E’ molto difficile, peraltro, rendersi conto dell’effetto sovrastrutturale, come avrebbe detto il mai troppo compianto Antonio Gramsci, che la finanziarizzazione e la relativa globalizzazione hanno esercitato sul mondo accademico, su quello del giornalismo e sugli stessi analisti e revisori in forza direttamente od indirettamente a quello che Hildfering definiva il capitalismo finanziario, anche se per averne soltanto una pallida e vaga idea basterebbe pensare all’influenza che Big Pharma esercita su altrettante legioni di medici e ricercatori operanti all over the world.

Se nessuno si è scandalizzato per il fatto che Bernspan e complici si siano spinti a rispolverare l’armamentario di leggi e regole inventati proprio in occasione della Grande Depressione, strumenti quali la possibilità di garantire un maxi deal da 30 miliardi di dollari consistente nella mega iniezione di liquidità garantita da J.P. Morgan-Chase all’agonizzante Bear Stearns, intervento a sua volta garantito integralmente dalla Fed grazie ad un dispositivo legislativo varato nel 1932, o l’autorizzazione a soggetti formalmente non bancari ad attingere alle copiose mammelle della Fed stessa, per non parlare poi della totale indifferenza mostrata da Bernspan e complici per la pericolosità derivante dalle ripetute decisioni che hanno portato il livello dei tassi reali di quasi due punti al di sotto del tasso di inflazione.

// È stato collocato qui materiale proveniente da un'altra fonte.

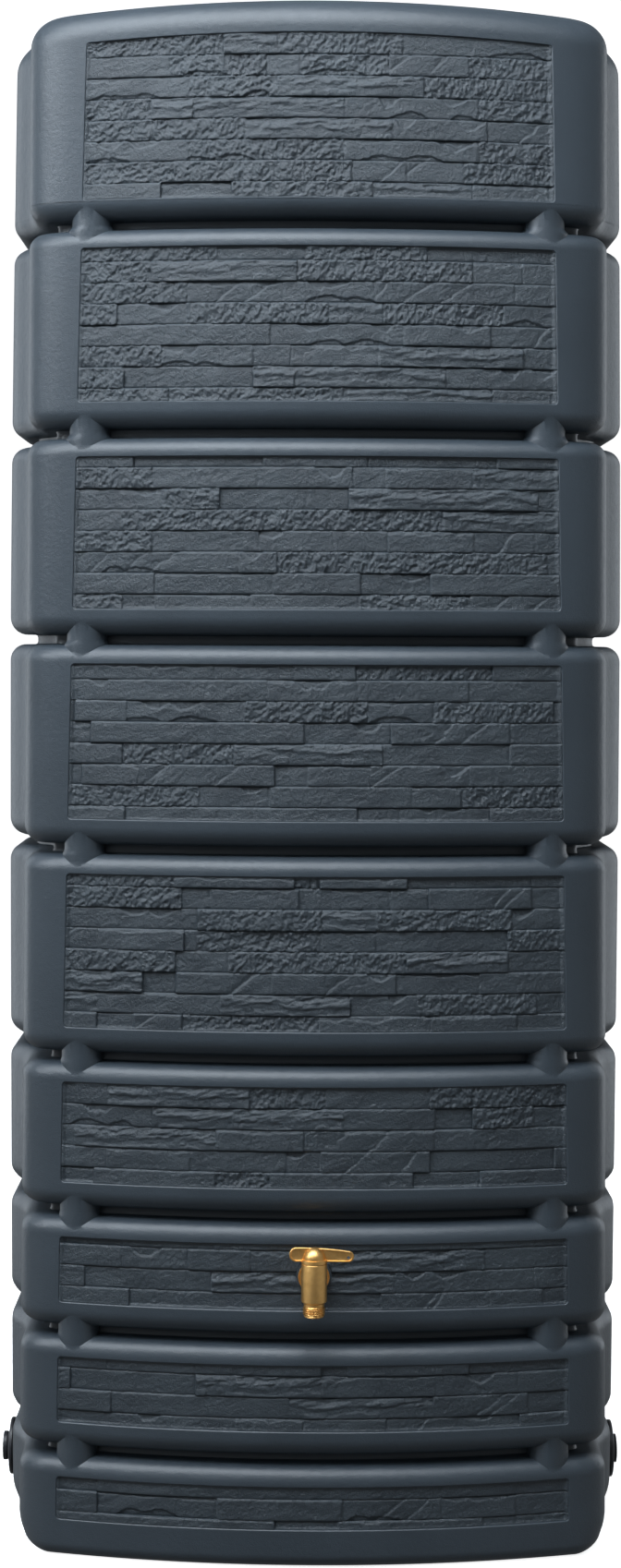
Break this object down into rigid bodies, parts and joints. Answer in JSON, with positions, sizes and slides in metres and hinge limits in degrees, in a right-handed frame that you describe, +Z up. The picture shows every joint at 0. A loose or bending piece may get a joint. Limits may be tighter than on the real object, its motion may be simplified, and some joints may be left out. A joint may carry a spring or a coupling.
{
  "type": "rain barrel",
  "caption": "Slim wall-standing rain barrel of stacked segments with stone-relief panels, a brass lever tap, a round lid, blanked side connections and wall brackets.",
  "frame": {"origin": "centre of the flat base, on the ground", "axes": "+Z up, -Y out of the front where the tap is, +Y to the wall behind, +X to the right seen from the front"},
  "size_m": [0.7896, 0.4602, 1.9148],
  "materials": {
    "tank_plastic": "slate blue-grey blow-moulded polyethylene, satin with fine orange-peel grain, stone-relief panels",
    "lid_plastic": "slate blue-grey injection-moulded plastic, fine spark-eroded grain",
    "brass": "satin brass, fine cast grain, rubbed brighter on the edges",
    "black_plastic": "black injection-moulded plastic, satin",
    "rubber": "black sealing rubber, matt",
    "zinc_steel": "zinc-plated sheet steel, faintly mottled"
  },
  "bodies": {
    "tank": {"tank_shell": "tank_plastic", "tap_insert": "brass", "tap_flange_seal": "rubber", "tap_body": "brass", "tap_stem_seal": "rubber", "tap_retainer": "brass", "port_fitting_left": "black_plastic", "port_seal_left": "rubber", "port_nut_left": "black_plastic", "wall_bracket_left": "zinc_steel", "bracket_screw_left": "zinc_steel", "port_fitting_right": "black_plastic", "port_seal_right": "rubber", "port_nut_right": "black_plastic", "wall_bracket_right": "zinc_steel", "bracket_screw_right": "zinc_steel"},
    "lid_body": {"lid": "lid_plastic", "lid_seal": "rubber"},
    "tap_handle": {"tap_lever": "brass", "tap_rotor": "brass"},
    "plug_left_body": {"port_plug_left": "black_plastic", "plug_seal_left": "rubber"},
    "plug_right_body": {"port_plug_right": "black_plastic", "plug_seal_right": "rubber"}
  },
  "joints": [
    {"name": "lid_lift", "type": "slide", "parent": "tank", "child": "lid_body", "axis": [0, 0, 1], "range_m": [0, 0.15]},
    {"name": "tap_turn", "type": "hinge", "parent": "tank", "child": "tap_handle", "pos_m": [0, -0.245, 0.35], "axis": [0, 0, -1], "range_deg": [0, 90]},
    {"name": "port_plug_left_pull", "type": "slide", "parent": "tank", "child": "plug_left_body", "axis": [-1, 0, 0], "range_m": [0, 0.045]},
    {"name": "port_plug_right_pull", "type": "slide", "parent": "tank", "child": "plug_right_body", "axis": [1, 0, 0], "range_m": [0, 0.045]}
  ]
}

E’ facile ironizzare comodamente seduti davanti al proprio personal computer sulle ambasce e le angosce di un uomo che ha dovuto abbandonare la propria comoda Chair universitaria, smettere di chiacchierare amabilmente con vivaci e curiosi studenti e con i propri amabili colleghi di ateneo, rinunciare alle passeggiate nei vialetti che si snodano tra curati giardini e la casetta di mattoni rossi per venire catapultato nell’avido, rissoso, incontentabile ed a volte veramente incomprensibile mondo delle investment banks, delle CIB, con i loro bilanci incomprensibili, i loro SIV ed i loro Conduits, con gli effetti nefasti derivanti dalle astruse invenzioni degli apprendisti stregoni delle fabbriche prodotto, la rinuncia da oltre sette mesi al sacro rito del week end e chi più ne ha ne metta.

Quante volte, in questi 228 giorni, Bernspan deve avere invidiato i propri colleghi di Francoforte, ed in particolare quel Jean Claude Trichet che gli errori suoi e dell’improponibile King della BoE hanno reso un gigante, sordo alle sirene della politica e della finanza, alla guida di un board di neotemplari pronti anche a vedere l’esercito dei disoccupati europei raddoppiare o, addirittura, triplicare, senza battere un ciglio né, tanto meno, fare un fiato, disponendo al massimo un raddoppio della già consistente scorta, impegnata più contro l’infuriato Nicolas Sarkozy ed il sanguigno Gordon Brown che contro improbabili minacce terroristiche o ancor meno credibili sollevazioni popolari, in quanto i terroristi hanno probabilmente altro da fare e gli europei sembrano apprezzare sempre di più l’autonomia della “loro” banca centrale e l’indipendenza di quel francese sempre più teutonico che tiene salda la barra del timone, almeno per ora.

Ma il povero Bernspan è alle prese con ben altri problemi e ben altre difficoltà, in quanto, solo per fare un esempio, un accurato studio dell’alquanto autolesionista Merrill Lynch, a quando il suo turno?, ci informa che il valore complessivo dei mutui non solo supera il valore delle relative abitazioni, ma ha l’improntitudine di farlo per la non disprezzabile cifra di 836 miliardi di dollari, una cifra che, anche agli attuali, depressi cambi del dollaro ponderati in base alle ragioni di scambio, fa veramente tremare i polsi dell’esile e mite professore di Princeton. Tanti auguri!